Why do you think there is such a low representation of women in the industry?

I think it comes back to the point that you guys made before. We have to support and nurture young people in roles, and we have to put people in roles when they don’t feel ready for them.

We have to really identify that if there is a female in your office who is extremely capable, but doesn’t feel ready for an advice role, it is upon the directors and the partners of that business to push that person to take that role and not wait for them to come to you. Because if we waited for that person to come, we might be waiting forever. We also need to look at our leadership style, and work out how we identify talent, and how we nurture them through their journey, and how do we recognise that there might be a confidence barrier and that is something that we need to develop in people. I feel that because a lot of the advice community are running small businesses, developing staff can sometimes get left behind.

But if you have an amazing paraplanner and you think they would be fantastic in an advice role, then I sort of feel that it is our job to support them into doing that and push them into it by giving them all of the tools and development that they need. I think that would lead to a lot more women doing it. I am of this belief that it is okay if you don’t feel like you are capable, because you are, you have met all of these criteria and I can see that you’re extremely capable. Be brave and be scared and do it anyway. That goes for anyone in their career.

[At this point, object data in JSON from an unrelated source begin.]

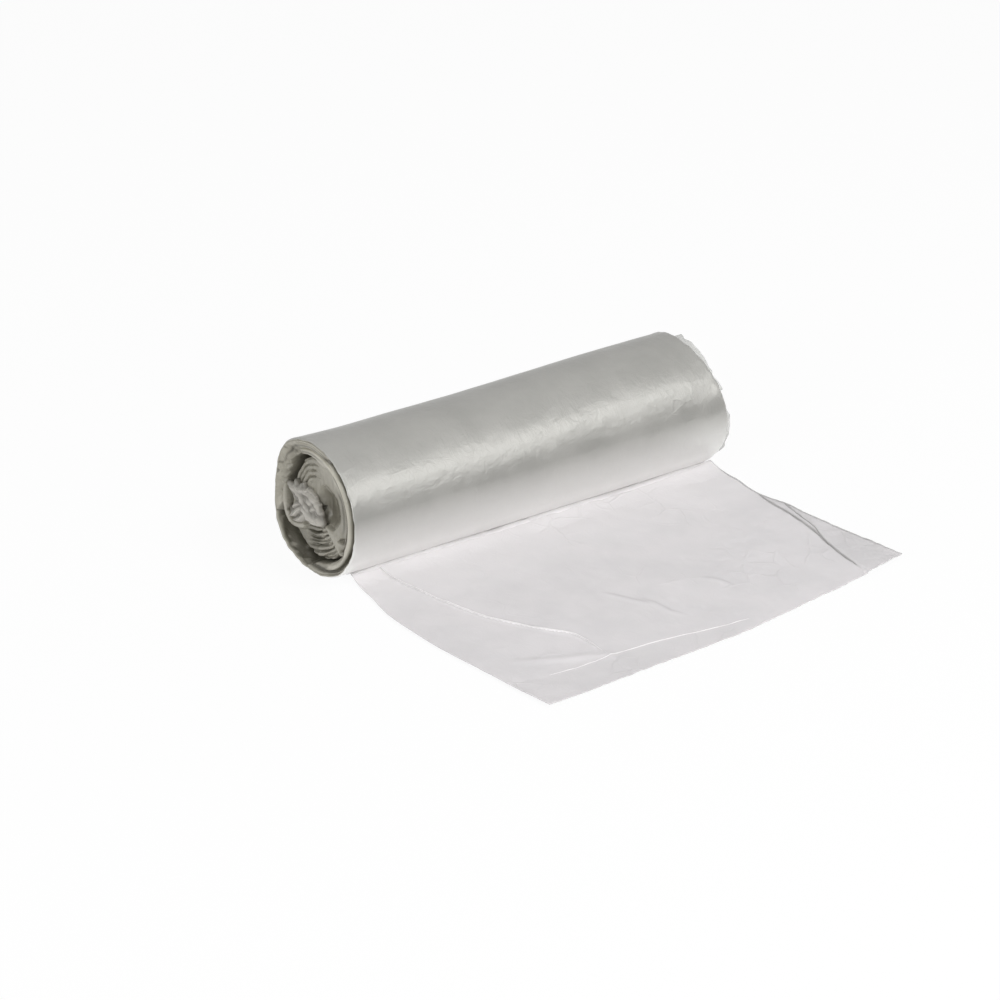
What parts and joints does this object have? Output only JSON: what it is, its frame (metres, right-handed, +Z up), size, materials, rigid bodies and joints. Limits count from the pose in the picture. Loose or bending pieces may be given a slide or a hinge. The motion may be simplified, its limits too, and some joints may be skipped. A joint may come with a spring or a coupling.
{
  "type": "bin bag roll",
  "caption": "Loose roll of thin pale translucent bin bags on no core, lying on its side with the leading bag drawn off flat in front.",
  "frame": {"origin": "middle of the narrow flat on which the soft roll rests", "axes": "+X along the roll's axis, -Y the way the leading bag is drawn off, +Z up"},
  "size_m": [0.2695, 0.2328, 0.0769],
  "materials": {
    "film": "satin translucent film, hazy and slightly wrinkled"
  },
  "bodies": {
    "root": {"bag_roll": "film"}
  },
  "joints": []
}
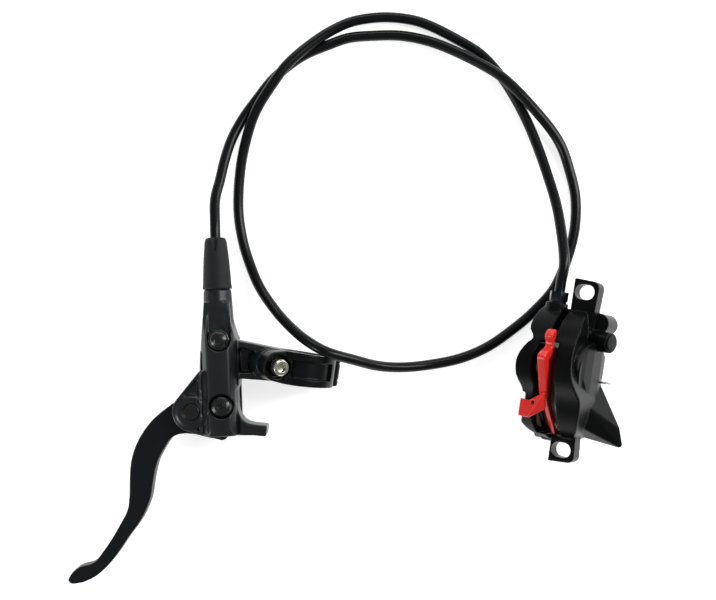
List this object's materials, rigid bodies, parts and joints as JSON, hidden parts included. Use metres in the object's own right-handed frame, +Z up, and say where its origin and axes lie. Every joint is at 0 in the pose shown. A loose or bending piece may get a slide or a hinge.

I feel like we should be really comfortable with throwing ourselves in the deep end, and I have done it a few times in my life, and I was absolutely terrified. When I started my job at Macquarie, I came home and cried for many nights because I was very convinced that they would realise that I had no idea what I was doing and that I was going to get fired immediately, which of course never happened. But I think that we must be brave and have to take big leaps and jump off the cliff and hope that our wings don’t fail us. I think that is something that women need support doing.